The right decision would be to move the location and dispose of the building for a better purpose. A reasonable decision would be to at least design a police station that is a valued addition to the community and not a Precinct 13.

from anon8:51 to anon6:20,

Design is supposed to spark emotion...The Chrysler 300 is either butt ugly or beautiful depending on who you ask. I honestly don't think this proposed design deserves that much emotion.

As far as Central Park, I prefer that it become a club and entertainment district. It is in an industrial area (semi-buffered from residential areas).

A better place for a restaurant would be the corner of Central Park on the hill diagonal from the Senior Center. It could have a nice balcony overlooking performances at Central Park.

As far as substations being a distraction, most revitalizing areas place substations or monitoring stations for the perception of safety. As more people visit the Central Park area, they will want to feel safe and criminals would feel less safe going about their "business" as the area becomes more popular. (Criminals don't frequent areas w/ no "customers") :)



Hmmm. I don't think building design is supposed to spark revulsion, despite that being one of a spectrum of emotions. Despite that I agree that design does evoke emotional responses, and this one does just that. Or do you consider this one a failure on the grounds that it doesn't warrant an emotional response?

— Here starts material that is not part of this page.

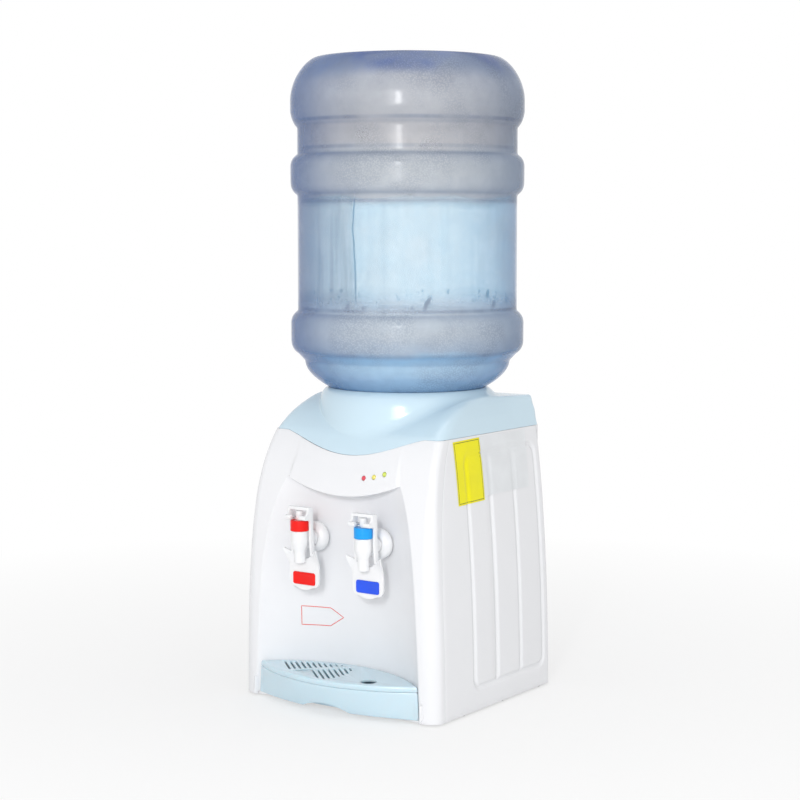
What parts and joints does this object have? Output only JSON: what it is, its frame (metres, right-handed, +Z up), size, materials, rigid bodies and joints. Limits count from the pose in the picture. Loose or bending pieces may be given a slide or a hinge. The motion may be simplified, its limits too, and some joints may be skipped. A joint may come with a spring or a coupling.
{
  "type": "countertop water dispenser",
  "caption": "Countertop hot and cold water dispenser with an inverted refill bottle, push-back taps in a bay, a pull-out drip tray and a rear cooling fan.",
  "frame": {"origin": "centre of the assembly's footprint, on the surface that the feet stand on", "axes": "+X to the user's right, +Y to the back, +Z up"},
  "size_m": [0.2716, 0.3114, 0.746],
  "materials": {
    "white_housing": "glossy",
    "pale_blue_cover": "glossy",
    "white_tap": "glossy",
    "grey_plastic": "matte",
    "red_plastic": "glossy",
    "azure_plastic": "glossy",
    "blue_plastic": "glossy",
    "yellow_lens": "glossy",
    "green_lens": "glossy",
    "clear_bottle": "glossy",
    "silicone": "matte",
    "black_rubber": "matte",
    "stainless": "satin",
    "cast_aluminium": "satin",
    "ceramic_plate": "matte",
    "circuit_board": "matte"
  },
  "bodies": {
    "housing": {"front_panel": "white_housing", "hot_lamp": "red_plastic", "power_lamp": "yellow_lens", "cold_lamp": "green_lens", "right_side_panel": "white_housing", "left_side_panel": "white_housing", "rear_panel": "white_housing", "top_cover": "pale_blue_cover", "bottle_seat": "pale_blue_cover", "base_pan": "white_tap", "cold_tank": "stainless", "hot_tank": "stainless", "heater_band": "ceramic_plate", "cold_tube": "silicone", "hot_tube": "silicone", "feed_tube": "silicone", "drain_tube": "silicone", "cold_block": "cast_aluminium", "peltier_module": "ceramic_plate", "heat_sink": "cast_aluminium", "fan_frame": "grey_plastic", "control_board": "circuit_board", "hot_switch_bezel": "grey_plastic", "cold_switch_bezel": "grey_plastic", "cord_gland": "grey_plastic", "drain_spout": "white_tap", "foot_front_left": "black_rubber", "foot_front_right": "black_rubber", "foot_middle_left": "black_rubber", "foot_middle_right": "black_rubber", "foot_rear_left": "black_rubber", "foot_rear_right": "black_rubber", "hot_tap_body": "white_tap", "hot_tap_flange": "white_tap", "hot_tap_nut": "white_tap", "hot_tap_cap": "red_plastic", "hot_tap_spring": "stainless", "cold_tap_body": "white_tap", "cold_tap_flange": "white_tap", "cold_tap_nut": "white_tap", "cold_tap_cap": "azure_plastic", "cold_tap_spring": "stainless"},
    "bottle": {"bottle": "clear_bottle", "bottle_cap": "blue_plastic"},
    "tray": {"drip_tray": "pale_blue_cover"},
    "grille": {"drip_grille": "pale_blue_cover"},
    "hot_lever": {"hot_tap_lever": "white_tap", "hot_lever_plate": "red_plastic", "hot_lever_pin": "stainless"},
    "cold_lever": {"cold_tap_lever": "white_tap", "cold_lever_plate": "blue_plastic", "cold_lever_pin": "stainless"},
    "hot_valve": {"hot_tap_stem": "white_tap", "hot_valve_plug": "silicone"},
    "cold_valve": {"cold_tap_stem": "white_tap", "cold_valve_plug": "silicone"},
    "fan": {"fan_rotor": "grey_plastic"},
    "hot_rocker": {"hot_switch_rocker": "red_plastic"},
    "cold_rocker": {"cold_switch_rocker": "green_lens"},
    "drain_cap": {"drain_cap": "white_tap"}
  },
  "joints": [
    {"name": "bottle_lift", "type": "slide", "parent": "housing", "child": "bottle", "axis": [0, 0, 1], "range_m": [0, 0.15]},
    {"name": "tray_slide", "type": "slide", "parent": "housing", "child": "tray", "axis": [0, -1, 0], "range_m": [0, 0.12]},
    {"name": "grille_lift", "type": "slide", "parent": "tray", "child": "grille", "axis": [0, -0.0506, 0.9987], "range_m": [0, 0.03]},
    {"name": "hot_lever_tilt", "type": "hinge", "parent": "housing", "child": "hot_lever", "pos_m": [-0.0444, -0.1343, 0.2166], "axis": [1, 0, 0], "range_deg": [0, 14], "stiffness_Nm_per_rad": 0.3},
    {"name": "cold_lever_tilt", "type": "hinge", "parent": "housing", "child": "cold_lever", "pos_m": [0.0444, -0.1343, 0.2166], "axis": [1, 0, 0], "range_deg": [0, 14], "stiffness_Nm_per_rad": 0.3},
    {"name": "hot_valve_lift", "type": "slide", "parent": "housing", "child": "hot_valve", "axis": [0, 0, 1], "range_m": [0, 0.0018], "deforming": ["hot_tap_spring"]},
    {"name": "cold_valve_lift", "type": "slide", "parent": "housing", "child": "cold_valve", "axis": [0, 0, 1], "range_m": [0, 0.0018], "deforming": ["cold_tap_spring"]},
    {"name": "fan_spin", "type": "hinge", "parent": "housing", "child": "fan", "pos_m": [0, 0.1155, 0.192], "axis": [0, 1, 0], "continuous": true},
    {"name": "hot_switch_rock", "type": "hinge", "parent": "housing", "child": "hot_rocker", "pos_m": [0.084, 0.1235, 0.06], "axis": [1, 0, 0], "range_deg": [0, 12]},
    {"name": "cold_switch_rock", "type": "hinge", "parent": "housing", "child": "cold_rocker", "pos_m": [0.057, 0.1235, 0.06], "axis": [1, 0, 0], "range_deg": [0, 12]},
    {"name": "drain_cap_off", "type": "slide", "parent": "housing", "child": "drain_cap", "axis": [0, 1, 0], "range_m": [0, 0.03]}
  ],
  "couplings": [
    {"joint": "hot_valve_lift", "follows": "hot_lever_tilt", "m_per_rad": 0.007},
    {"joint": "cold_valve_lift", "follows": "cold_lever_tilt", "m_per_rad": 0.007}
  ]
}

A police substation doesn't need to be in the most prominent location in Central Park. It is a misuse of that location and it will merely serve as a reminder that Durham has a crime issue and isn't safe without a police escort. I don't believe that is true but many do and this will be a great symbol of that perception. Through good design, this could be over come although I'd still prefer a different use for the site.

This will become the prison on the north side. Another great blunder in urban planning.